- Friday, February 25, 2022

How many of last year’s more than 2 million illegal immigrants have been resettled at taxpayers’ expense far from the southern border may never be known. The Biden open-borders policy degrades our sovereignty and our system of laws. Fighting against it must be an unambiguous political objective. 

However, it’s time to accept that those who came, save a few, will likely stay. Mass deportations have never been a viable answer to the immigration crisis. 

That means those immigrants and their progeny will become voters at some future point, adding to the increasingly powerful Hispanic American voter demographic. Republicans are right to rail against illegal immigration. Still, they also must see the enormous opportunity to build a relationship with these immigrants through robust outreach to the broader Hispanic community. 

Hispanics are the largest potential growth demographic for Republicans. A strong commitment to them, including new arrivals not yet eligible to vote, will ensure the left’s advance is blunted. 

In the last century, waves of Italian, Irish and Jewish immigrants were actively courted by Democrat-aligned unions and liberal political groups from the moment they reached our shores, promising jobs that would feed their families. People who came with nothing moved from the racial ghettos of the cities to homeownership and the middle class in one generation. 

Those moves were fueled by what today is distinctly Republican values: hard work, strong families, thriving faith communities and education that provide a firm foundation for success.     

But today’s left-wing Democrats have a problem. They’re not offering empowerment. They’re offering more government programs, welfare and racial division inspired by political calculus. They’ve also abandoned law enforcement and tough-on-crime policies that keep particularly urban Hispanic communities safe.  

This gives Republicans a golden opportunity to target and organize Hispanic communities aggressively. The erosion of Hispanic support for Democrats is so alarming to party leaders that it prompted a warning from the majority leader of the New York City Council during last December’s debate on noncitizen voting. 

Council Member Laurie Cumbo hysterically stated, “We saw in the presidential election that many other ethnic groups voted Republican, jeopardizing the entire future of this country by voting Republican.” 

There was a time when grabbing a majority of the Hispanic vote for Republicans was perceived as out of reach. Democrats and the media effectively painted Republicans as the party of the rich, the white suburbanite and the Protestant. 

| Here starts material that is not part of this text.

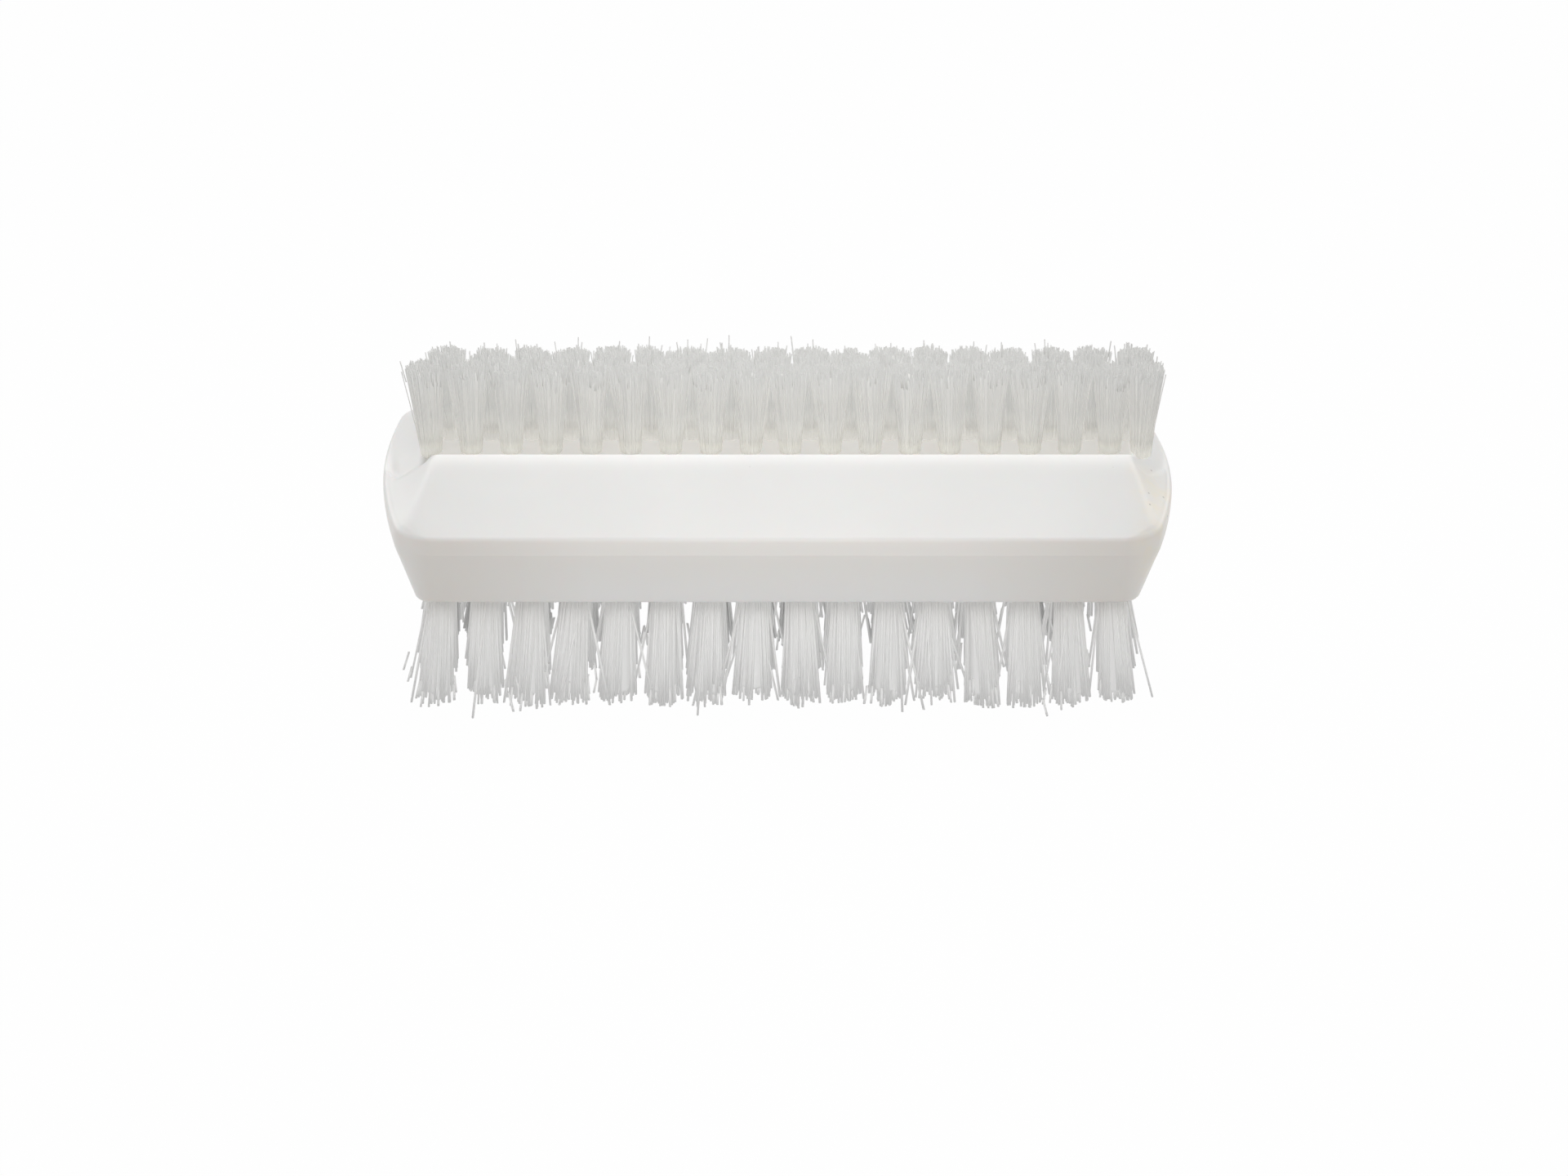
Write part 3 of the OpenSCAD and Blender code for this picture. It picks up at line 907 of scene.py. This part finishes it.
def make_row(node, places, base_z, tip_z, look, material, seed, shades=False):
    """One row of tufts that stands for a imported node: hearts, long filaments round them, and short
    ends that rise from the hearts' tops. Real nylon lets light through to its neighbours, so only a
    row that shades stops lamp light and bounced light."""
    rng = np.random.default_rng(seed)
    count = len(places)
    share = np.linspace(-1, 1, count)
    outwards = look["lean"] * np.sign(share) * np.abs(share) ** look["lean_power"]
    lean = np.stack([outwards, np.zeros(count)], axis=1) + rng.normal(0, look["tilt"], (count, 2))
    length = abs(tip_z - base_z) + look["reach"] - np.abs(rng.normal(0, look["uneven"], count))
    tufts = {
        "middle": np.stack([places, np.full(count, row_y[node])], axis=1),
        "lean": lean,
        "length": length[:, None],
        "base": base_z,
        "up": np.sign(tip_z - base_z),
    }
    long_t = np.linspace(0, 1, look["stretches"] + 1)
    end_t = np.array([CUT_ENDS_START, 1.0])
    heart_edge = look["heart"] * HEART_OVERLAP
    round_it = sow(look["long"], heart_edge, 1.0, places, rng)
    on_top = sow(look["ends"], 0.0, heart_edge, places, rng)
    parts = [
        hearts(tufts, look, rng),
        filaments(tufts, look, round_it, 0.0, long_t, look["sides"], rng),
        filaments(tufts, look, on_top, 0.0, end_t, look["sides"], rng),
    ]
    faces, first = [], 0
    for points, some, _, _ in parts:
        faces += [[corner + first for corner in face] for face in some]
        first += len(points)
    points, tone, along = (np.concatenate([part[k] for part in parts]) for k in (0, 2, 3))
    points[:, 2] = np.maximum(points[:, 2], 0.0)
    piece = make_piece(node.replace("tufts", "filaments"), points, faces, material)
    add_values(piece, "tone", tone)
    add_values(piece, "along", along)
    piece.visible_diffuse = piece.visible_shadow = shades
    piece.visible_glossy = tip_z < base_z
    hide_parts(node)
    print(piece.name, count * (look["long"] + look["ends"]), "filaments,", len(faces), "faces")


print("cut ends start at", CUT_ENDS_START, "of the length")

# %% [markdown]
# ## Nylon
#
# New nylon filament is clear to milky. In a bundle it reads as a cool off-white with fine light and
# dark lines, because each filament catches the light a little differently. Each filament stores a
# tone of its own, and the share of its length, so that the roots can be warmer than the tips. A
# clear bundle also carries light up from the white block. Clear filaments would need many bounces of
# light to show this, so the filaments are opaque here, that light is painted into them as paler
# roots, and their feet glow very weakly with painted light. The rear row of the crest is painted
# darker than the front row, as painted shade, and the stiff tufts are painted paler towards their
# tips, as painted light from below.

# %% Finish of the filaments
TONE_GLOSS = 0.06
ROOT_PATCHES = (0.35, 0.5)
GLOW_SPAN = (0.05, 0.2)


def nylon(name, pale, deep, root, root_span, tip, tip_start, roughness, glow=0.0):
    """Milky nylon: each filament's tone lies between a pale and a deep colour. Towards its root,
    over a span of shares of its length, and towards its tip it takes on two other colours: in the
    soft tufts the root colour is warmer, their own tone, and paler, painted light from the white
    block, and in the stiff tufts the tip colour is paler, painted light from below. Its foot can
    glow a little, painted light that a white block sends up through a clear bundle."""
    material, shader = new_material(name, Roughness=roughness, IOR=1.53)
    link = material.node_tree.links.new
    tone = add_node(material, "Attribute", attribute_name="tone").outputs["Fac"]
    along = add_node(material, "Attribute", attribute_name="along").outputs["Fac"]
    colour = mix_colours(material, tone, deep, pale)
    near_root = range_of(material, along, *root_span, 1.0, 0.0)
    near_tip = range_of(material, along, tip_start, 1.0)
    place = add_node(material, "TexCoord").outputs["Object"]
    patches = range_of(material, noise(material, place, 160.0, 2.0), *ROOT_PATCHES, 0.6, 1.0)
    colour = mix_colours(material, multiply(material, near_root, patches), colour, root)
    colour = mix_colours(material, near_tip, colour, tip)
    link(colour, shader.inputs["Base Color"])
    dull, glossy = roughness + TONE_GLOSS, roughness - TONE_GLOSS
    link(range_of(material, tone, 0.0, 1.0, dull, glossy), shader.inputs["Roughness"])
    shader.inputs["Emission Color"].default_value = root
    link(range_of(material, along, *GLOW_SPAN, glow, 0.0), shader.inputs["Emission Strength"])
    return material


# Front row: the paler roots and the feet's glow are painted light from the white block
warm_nylon = nylon(
    "soft_bristle_front", pale=(0.83, 0.82, 0.785, 1), deep=(0.76, 0.755, 0.73, 1),
    root=(0.94, 0.925, 0.86, 1), root_span=(0.1, 0.5),
    tip=(0.77, 0.77, 0.755, 1), tip_start=0.7, roughness=0.42, glow=0.2,
)
# Rear row: painted shade makes it darker than the front row, and its paler roots and glow are painted
# light
cool_shaded_nylon = nylon(
    "soft_bristle_shaded_rear", pale=(0.78, 0.78, 0.755, 1), deep=(0.72, 0.72, 0.70, 1),
    root=(0.96, 0.95, 0.91, 1), root_span=(0.16, 0.45),
    tip=(0.77, 0.77, 0.755, 1), tip_start=0.7, roughness=0.42, glow=0.25,
)
# Stiff tufts: the paler tips are painted light from below
stiff_nylon = nylon(
    "stiff_bristle", pale=(0.93, 0.93, 0.925, 1), deep=(0.86, 0.86, 0.85, 1),
    root=(0.89, 0.88, 0.865, 1), root_span=(0.0, 0.5),
    tip=(0.95, 0.95, 0.945, 1), tip_start=0.5, roughness=0.36,
)
print("materials", warm_nylon.name, cool_shaded_nylon.name, stiff_nylon.name)

# %% [markdown]
# ## Upper tufts
#
# The front row has 19 tufts and the rear row 18, half a pitch off it. The tufts open until their tips
# meet, so the rows look like one mat with a slightly domed, ragged edge. The last tufts lean out, and
# the very last one of the front row stands a little closer to its neighbour.
#
# The look of a row holds, in millimetres, the radius of a tuft's foot and its dome, how far it reaches
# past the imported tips, how far the last tufts lean, the spread of the tufts' tilt and length, the
# filaments' thickness, and how far they wander or fall short by clump, on their own and as strays. The
# rest are shares and counts: how much a tuft opens and by which power, its heart's share of it, and
# how many long filaments and cut ends it has.

# %% Upper tufts
UPPER_PITCH = 5.95
ROW_SHIFT = 0.8
LAST_DRAWN_IN = 1.2
UPPER_SEED = 10
UPPER_COUNT = {"upper_tufts_front": 19, "upper_tufts_rear": 18}
UPPER_LOOK = {
    "foot": 1.5, "open": 1.82, "power": 1.1, "heart": 0.86, "dome": 0.35,
    "reach": 0.9, "lean": 0.8, "lean_power": 7, "tilt": 0.15, "uneven": 0.35,
    "thick": 0.2, "long": 110, "ends": 230, "sides": 3, "stretches": 3,
    "clumps": 9, "clump": 0.25, "step": 0.35, "own": 0.22, "ragged": 0.3, "strays": 0.03, "far": 0.9,
    "proud": 0.9,
}
# How far below the block's surface the tufts' feet start
FOOT_DEPTH = 0.6


def row_places(count, pitch, middle):
    """Places of the tufts of a row along x."""
    return (np.arange(count) - (count - 1) / 2) * pitch + middle


upper_base_z = crest_z - CHANNEL_DEPTH - FOOT_DEPTH
for row, node in enumerate(UPPER_ROWS):
    places = row_places(UPPER_COUNT[node], UPPER_PITCH, upper_middle_x + ROW_SHIFT)
    places[-1] -= LAST_DRAWN_IN * (node == "upper_tufts_front")
    # The rear row's finish carries painted shade, so it is darker than the front row
    finish = (warm_nylon, cool_shaded_nylon)[row]
    make_row(
        node, places, upper_base_z, upper_tip_z, UPPER_LOOK, finish, UPPER_SEED + row,
    )

# %% [markdown]
# ## Lower tufts
#
# The stiff filaments are about twice as thick, so they can be counted one by one. They stay straight,
# fan out a little from each hole, and a few lean across the gap to the next tuft. Only one inner row
# shades the others, which is enough to darken the gaps.

# %% Lower tufts
LOWER_PITCH = 6.65
LOWER_COUNT = 16
LOWER_SEED = 20
LOWER_LOOK = {
    "foot": 1.88, "open": 1.4, "power": 1.0, "heart": 0.84, "dome": 0.0,
    "reach": 0.6, "lean": 1.0, "lean_power": 1, "tilt": 0.3, "uneven": 0.5,
    "thick": 0.38, "long": 46, "ends": 46, "sides": 5, "stretches": 2,
    "clumps": 10, "clump": 0.35, "step": 0.9, "own": 0.16, "ragged": 0.8, "strays": 0.12, "far": 2.0,
    "proud": 0.5,
}

lower_base_z = face_z + FOOT_DEPTH
for row, node in enumerate(LOWER_ROWS):
    places = row_places(LOWER_COUNT, LOWER_PITCH, 0)
    shades = node == "lower_tufts_mid_rear"
    make_row(
        node, places, lower_base_z, 0.0, LOWER_LOOK, stiff_nylon, LOWER_SEED + row, shades,
    )

# %% [markdown]
# ## Anchor wires
#
# The wires that hold the tufts lie deep in the block and don't show, but they keep their packed
# solids, in drawn steel with fine lines along the wire.

# %% Anchor wires
STEEL_COLOUR = (0.6, 0.6, 0.58, 1)
LINES_TO_A_METRE = (200, 8000, 8000)


def anchor_steel():
    """Drawn steel wire with fine lines along its length."""
    material, shader = new_material(
        "anchor_wire", Base_Color=STEEL_COLOUR, Metallic=1.0, Roughness=0.35,
    )
    link = material.node_tree.links.new
    place = add_node(material, "TexCoord").outputs["Object"]
    stretch = add_node(material, "Mapping")
    stretch.inputs["Scale"].default_value = LINES_TO_A_METRE
    link(place, stretch.inputs["Vector"])
    lines = noise(material, stretch.outputs[0], 1.0, 2.0)
    link(range_of(material, lines, 0.3, 0.7, 0.3, 0.45), shader.inputs["Roughness"])
    return material


steel = anchor_steel()
anchors = [node for name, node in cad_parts.items() if "anchors" in name]
for node in anchors:
    node.data.materials.clear()
    node.data.materials.append(steel)
print(len(anchors), "groups of wires in", steel.name)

Many Republican strategists for decades ignored both Blacks and Hispanics, figuring them unattainable. Democrats had better organized those communities and made constant efforts to demonstrate that they were focused on their needs, at least in thin ways. 

Today though, Republicans are striking strong populist tones attracting more blue-collar voters. The fastest-growing group of evangelical protestants in America is Hispanics.     

What worked for both former Presidents George W. Bush — who received more than 40% of the Hispanic vote in 2004 — and Donald Trump — who increased his own percentage of the vote by 16 points over 2016, nearly hitting the 40% mark — was a message of empowerment. For Mr. Bush, it was a combination of tax cuts and education reform. For Mr. Trump, tax cuts created a booming economy that opened doors for economic advancement. It can work again.

With the percentage of Hispanic voters poised to outpace Blacks in the coming years, Democrats are looking for a new minority bloc to give them an edge. The assumption that all Hispanics would naturally vote for Democrats who dole out the welfare checks is as racist and offensive now as it has been for the Black community for the last half-century. Still, they think this scheme is a home run. 

The polling tells a different story. A recent survey by The Wall Street Journal showed an even split between the parties among Hispanics, with 22% undecided. 

For Republicans, Hispanics becoming swing voters means they need to show up more, spend more resources on reaching Hispanic voters, continually organize in Hispanic neighborhoods, establish Hispanic Republican social clubs, recruit Hispanic candidates and give Hispanic Republicans at all levels of the system higher-profile roles in the party. 

Republicans need to authentically engage Hispanics in the process of creating policy positions that speak to their desire for real empowerment. Democrats can’t do that. 

This is a moral and political imperative to protect the future of the Republican Party and American greatness. America’s Hispanic community is poised to save the nation from the socialism many of them fled. Republicans should open their hearts and minds and let them do it. 

• Tom Basile is the host of “America Right Now” on Newsmax Television an author and former Bush administration official.